* [Task data]
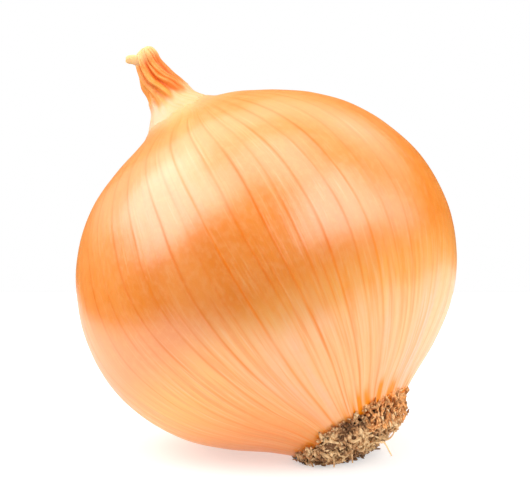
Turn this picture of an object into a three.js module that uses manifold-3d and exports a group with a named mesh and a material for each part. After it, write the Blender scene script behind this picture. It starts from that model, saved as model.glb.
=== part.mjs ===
// A dry yellow onion lying on its side: the bulb in its skin, its dried neck and its root tuft.
// Millimetres. In the onion's own frame +Z is its axis, from root to neck, and the origin is the
// middle of its widest ring. The whole is then leaned over until it lies on its belly at z = 0.
import * as THREE from 'three';
import { mergeVertices } from 'three/addons/utils/BufferGeometryUtils.js';
import Module from 'manifold-3d';

const wasm = await Module();
wasm.setup();

// How it lies
const LEAN = THREE.MathUtils.degToRad(33.2);
const FLAT_DEPTH = 0.35;
const FLOOR_SIZE = 160;
const FLOOR_THICKNESS = 20;

// Outline from the root rim to the neck's tip: height along the axis, radius, offset to the side
const OUTLINE = [
  [-35.2, 10.6, 0], [-31.5, 15.6, 0], [-27, 22.77, 0], [-21.5, 29.17, 0], [-14, 34.21, 0],
  [-5, 37.1, 0], [5, 36.9, 0], [14, 33.93, 0], [20.5, 29.95, 0], [25.5, 24.75, 0], [29, 19.12, 0.5],
  [31.3, 14.37, 1.15], [33, 10.92, 1.15], [34.5, 7.9, -0.25], [36, 6.2, -0.8], [38, 4.68, -0.97],
  [41, 3.7, -0.96], [44.5, 3.12, -1.87], [48.2, 2.88, -2.1], [49.4, 2.2, -2.1],
];
const SIDE = THREE.MathUtils.degToRad(34.2);
const BULB_ROWS = 29;

// Veins of the skin, three columns of points each
const VEINS = 36;
const VEIN_HALF_WIDTH = 0.6;
const VEIN_WIDTH_SHARE = 0.28;
const VEIN_HEIGHTS = [0.14, 0.3];
const VEIN_JITTER = 0.3;
const VEIN_WANDER = 0.02;
const VEIN_WANDER_LENGTH = 11;

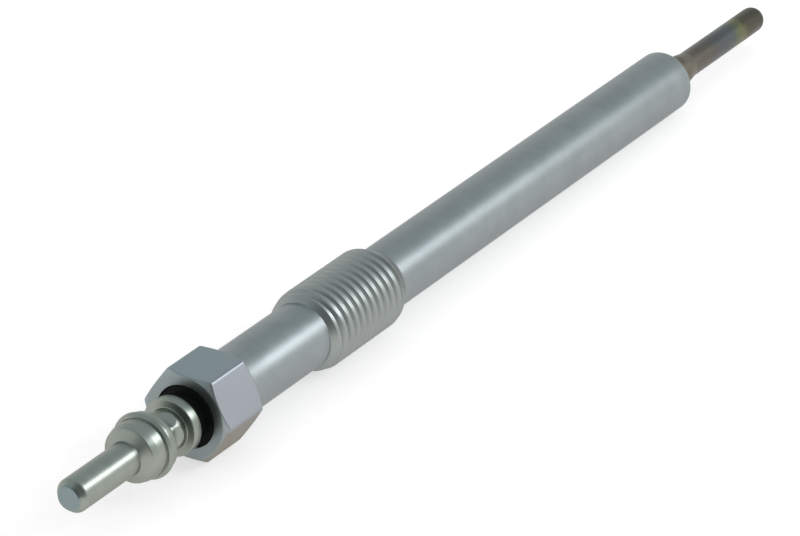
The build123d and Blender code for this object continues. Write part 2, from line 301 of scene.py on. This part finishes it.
for plane_x, outwards in ((THREAD_START - TURNS_GAP, -1), (THREAD_END + TURNS_GAP, 1)):
    bmesh.ops.bisect_plane(
        thread_bm, geom=thread_bm.verts[:] + thread_bm.edges[:] + thread_bm.faces[:], dist=MERGE / 10 * MM,
        plane_co=(plane_x * MM, 0, 0), plane_no=(outwards, 0, 0), clear_outer=True, clear_inner=False,
    )
thread_mesh = bpy.data.meshes.new("thread_turns")
thread_bm.to_mesh(thread_mesh)
thread_bm.free()
housing_bm.from_mesh(thread_mesh)
bpy.data.meshes.remove(thread_mesh)

seam_gap = (PLAIN_GAP + TURNS_GAP) / 2
for seam_x in (THREAD_START - seam_gap, THREAD_END + seam_gap):
    seam = [edge for edge in open_edges(housing_bm) if abs(edge.verts[0].co.x / MM - seam_x) < SEAM_REACH]
    bmesh.ops.bridge_loops(housing_bm, edges=seam)
print("Open edges left in the housing:", len(open_edges(housing_bm)))
housing_skin = finished("housing_skin", housing_bm)
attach(housing_skin, "root")
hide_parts("housing")

# %% [markdown]
# ## The terminal
#
# Pin, knob, neck and flange are turned from one bar and plated. The neck is crimped onto the stud by six
# jaws, whose hollows run round it. The CAD mesh could stay, but its triangles are coarse for so shiny a
# piece, so it is spun again, with a slightly softer edge on the knob's shoulder. The crimp hollows are
# pressed in as the hexagon was: each point of the neck goes down to the curved face of the nearest jaw.

# %% The stations of the terminal, in millimetres
DRILL_POINT = -114.0
STUD_FRONT = -113.1
STUD_R = 1.5
FLANGE_REAR = -108.5
FLANGE_FRONT = -109.85
FLANGE_R = 3.42
NECK_R = 2.42
NECK_FILLET = 0.12
NECK_RINGS = 40
NECK_MARGIN = 0.25  # the rings stay this far from the neck's ends
KNOB_REAR = -113.4
KNOB_REAR_R = 3.6
RIDGE_GROOVE_REAR = -114.3
RIDGE_GROOVE_FRONT = -114.4
RIDGE_GROOVE_R = 3.65
REAR_RIDGE_R = 3.78
FRONT_RIDGE_R = 3.93
RIDGE_SLOPE = 0.45  # length of the slope at the front of the front ridge
KNOB_STEP = -115.2
KNOB_STEP_R = 3.75
KNOB_R = 3.5
SHOULDER_X = -116.5
SHOULDER_R = 3.45
KNOB_FRONT = -117.4
KNOB_FACE_R = 3.22
PIN_ROOT = -118.0
PIN_R = 2.0
PIN_END = -128.7
PIN_CHAMFER = 0.8
PIN_FACE_R = 1.35
EDGE_ROUND = 0.12
print("Pin:", 2 * PIN_R, "mm wide,", round(PIN_ROOT - PIN_END, 2), "mm long")

# %% Spin the terminal
neck_length = FLANGE_FRONT - KNOB_REAR - 2 * NECK_MARGIN
neck_stations = [
    (FLANGE_FRONT - NECK_MARGIN - ring * neck_length / NECK_RINGS, NECK_R, 0)
    for ring in range(NECK_RINGS + 1)
]

terminal_bm = spun([
    (DRILL_POINT, 0, 0),
    (STUD_FRONT, STUD_R, 0),
    (FLANGE_REAR, STUD_R, 0),
    (FLANGE_REAR, FLANGE_R, EDGE_ROUND),
    (FLANGE_FRONT, FLANGE_R, EDGE_ROUND),
    (FLANGE_FRONT, NECK_R, NECK_FILLET),
    *neck_stations,
    (KNOB_REAR, NECK_R, NECK_FILLET),
    (KNOB_REAR, KNOB_REAR_R, EDGE_ROUND),
    (RIDGE_GROOVE_REAR, REAR_RIDGE_R, 0.06),
    (RIDGE_GROOVE_REAR, RIDGE_GROOVE_R, 0),
    (RIDGE_GROOVE_FRONT, RIDGE_GROOVE_R, 0),
    (RIDGE_GROOVE_FRONT, FRONT_RIDGE_R, EDGE_ROUND),
    (KNOB_STEP + RIDGE_SLOPE, FRONT_RIDGE_R, 0.1),
    (KNOB_STEP, KNOB_STEP_R, 0.05),
    (KNOB_STEP, KNOB_R, 0.04),
    (SHOULDER_X, SHOULDER_R, 0.5),
    (KNOB_FRONT, KNOB_FACE_R, 0.18),
    (PIN_ROOT, PIN_R, 0.2),
    (PIN_END + PIN_CHAMFER, PIN_R, 0.5),
    (PIN_END, PIN_FACE_R, 0.08),
    (PIN_END, 0, 0),
])
print("Terminal:", len(terminal_bm.faces), "faces")

# %% Press the crimp hollows into the neck
CRIMP_X = KNOB_REAR + 1.8
CRIMP_HALF = 1.05  # half of a hollow's length
CRIMP_DEPTH = 0.25
CRIMP_ROUNDING = 0.04
CRIMP_MARGIN = 0.1  # points this far outside the hollows are looked at too
CRIMP_FIRST = radians(50)
JAW_R = (CRIMP_HALF ** 2 + CRIMP_DEPTH ** 2) / (2 * CRIMP_DEPTH)

for vert in terminal_bm.verts:
    x, radius = vert.co.x / MM, hypot(vert.co.y, vert.co.z) / MM
    if abs(x - CRIMP_X) < CRIMP_HALF + CRIMP_MARGIN and abs(radius - NECK_R) < 10 * MERGE:
        around = atan2(vert.co.z, vert.co.y)
        turn = (around - CRIMP_FIRST + pi / 6) % (pi / 3) - pi / 6
        jaw = NECK_R - CRIMP_DEPTH + JAW_R - sqrt(JAW_R ** 2 - (x - CRIMP_X) ** 2)
        pressed = soft_min(NECK_R + CRIMP_ROUNDING / 4, jaw / cos(turn), CRIMP_ROUNDING)
        vert.co.y, vert.co.z = vert.co.y * pressed / radius, vert.co.z * pressed / radius
print("Open edges left in the terminal:", len(open_edges(terminal_bm)))
terminal_skin = finished("terminal_skin", terminal_bm)
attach(terminal_skin, "root")
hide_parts("terminal")

# %% [markdown]
# ## The glow tube
#
# A thin tube of heat-proof alloy is pressed into the barrel, drawn down to the heating end, and welded
# shut over the coil. The CAD mesh is loose triangles, which shade in facets, so the tube is spun again
# from the same outline. Its round end is a formula, one point for every few degrees.

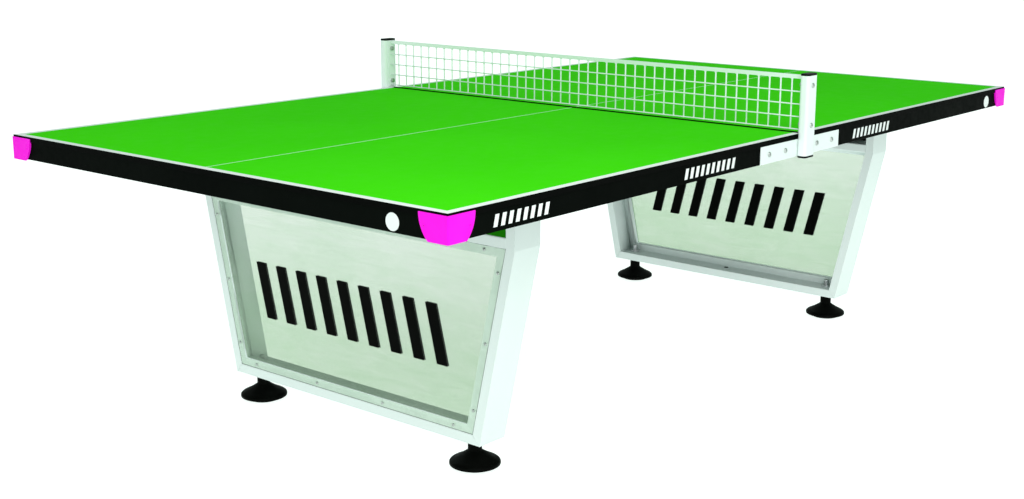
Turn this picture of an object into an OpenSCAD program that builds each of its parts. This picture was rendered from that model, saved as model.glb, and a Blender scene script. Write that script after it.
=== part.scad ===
// Static outdoor table tennis table with a steel net and two panelled leg frames.
// Units are millimetres. The origin is the centre of the footprint on the floor.
// +X runs along the table, +Y across it and +Z up. "near" is the -X half, "far" the +X half,
// "right" the -Y side and "left" the +Y side.

/* [Table top] */
// Length of the playing surface
table_l = 2740; // [2400:5:2800]
// Width of the playing surface
table_w = 1525; // [1300:5:1600]
// Height of the playing surface above the floor
table_h = 760; // [700:1:800]
// Thickness of the black laminate core
core_t = 13; // [8:0.5:25]
// Thickness of the green decor layer bonded on the core
decor_t = 1; // [0.8:0.1:2]
// Depth of the white lines let into the decor layer
line_t = 0.4; // [0.2:0.1:0.6]
// Width of the side lines and end lines
line_w = 20; // [10:1:30]
// Width of the centre line
centre_line_w = 3; // [2:1:6]
// Open seam between the two half tops
seam_gap = 22; // [2:1:26]

/* [Apron frame] */
// Height of the apron channels
apron_h = 46.5; // [30:0.5:80]
// Width of the channel flanges
flange_w = 30; // [15:1:50]
// Sheet thickness of the channels
apron_t = 3; // [1.5:0.5:5]
// Distance the core edge stands proud of the channels
apron_inset = 3; // [0:0.5:10]
// Width of the stiffening tubes
stringer_w = 30; // [20:1:50]
// Distance of the stiffening tubes from the long centre line
stringer_y = 380; // [200:5:600]

/* [Corner guards] */
// Length of each face of a corner guard
guard_l = 77; // [40:1:120]
// Height of a corner guard
guard_h = 58; // [40:1:60]
// Wall in front of the core edge
guard_t = 2.5; // [1.5:0.5:5]
// Distance from the playing surface down to the guard
guard_drop = 5; // [0:0.5:12]
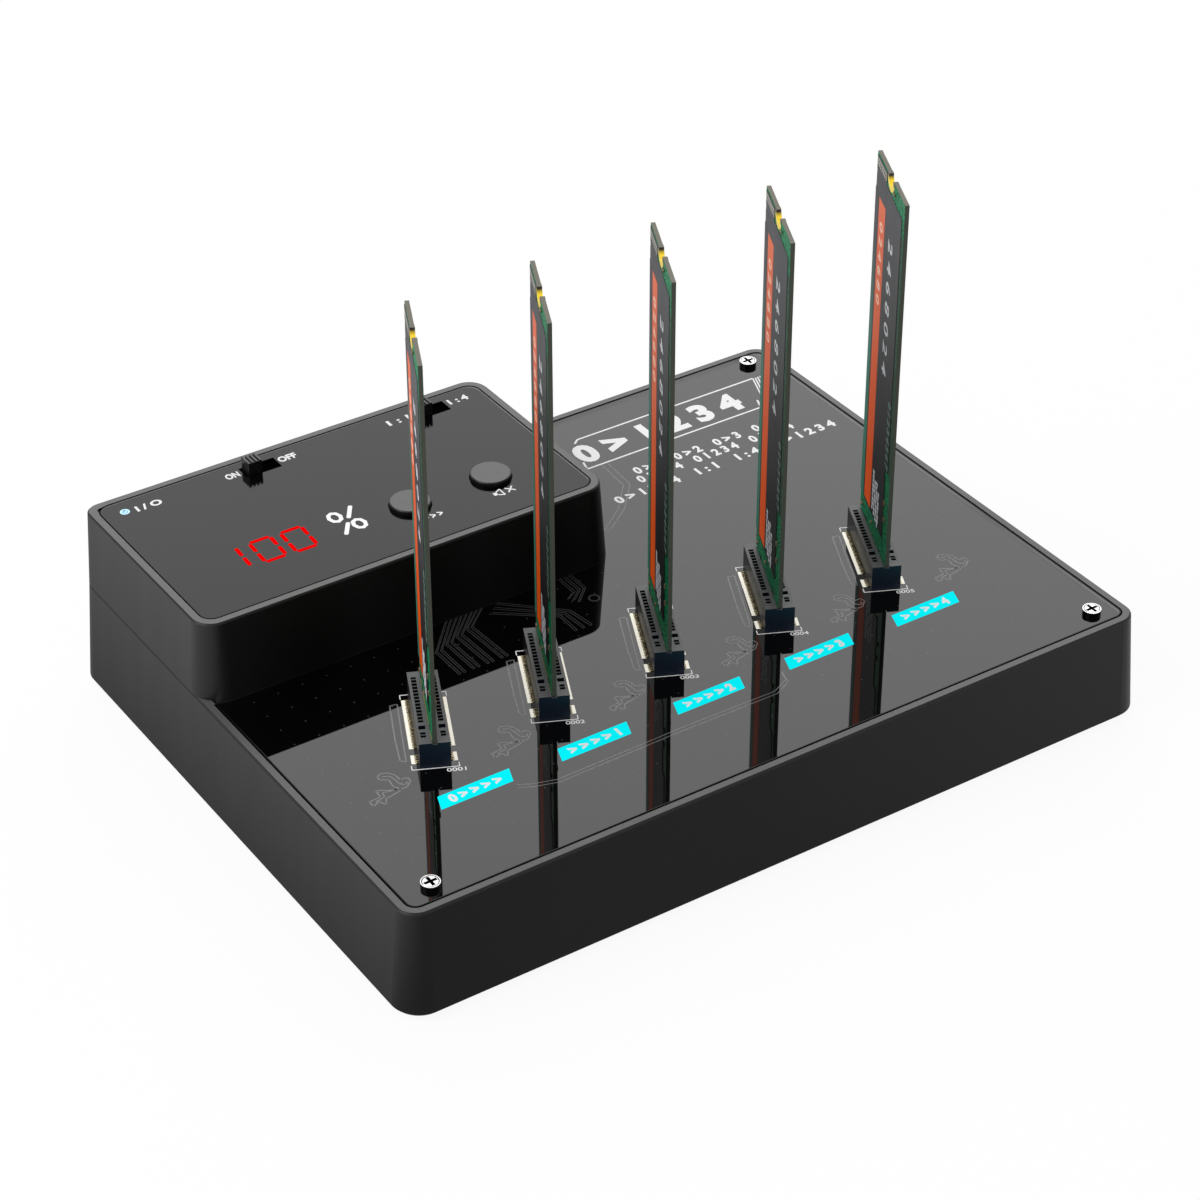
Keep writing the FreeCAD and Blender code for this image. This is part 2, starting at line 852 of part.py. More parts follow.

* [Task description] Include the first line, the line containing "import Module from 'manifold-3d';", and every line between them, copied exactly from the material above; output no other line.

* [Answer to the problem]
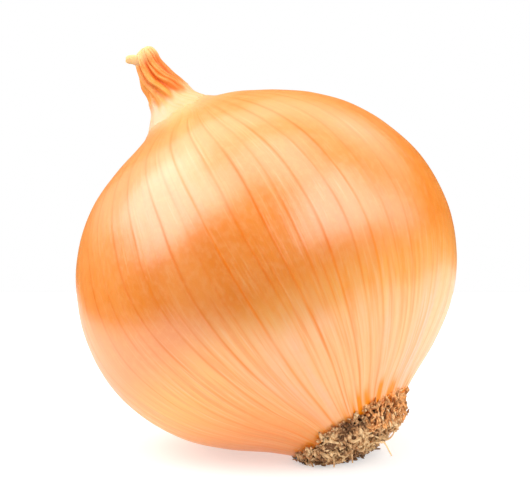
Turn this picture of an object into a three.js module that uses manifold-3d and exports a group with a named mesh and a material for each part. After it, write the Blender scene script behind this picture. It starts from that model, saved as model.glb.
=== part.mjs ===
// A dry yellow onion lying on its side: the bulb in its skin, its dried neck and its root tuft.
// Millimetres. In the onion's own frame +Z is its axis, from root to neck, and the origin is the
// middle of its widest ring. The whole is then leaned over until it lies on its belly at z = 0.
import * as THREE from 'three';
import { mergeVertices } from 'three/addons/utils/BufferGeometryUtils.js';
import Module from 'manifold-3d';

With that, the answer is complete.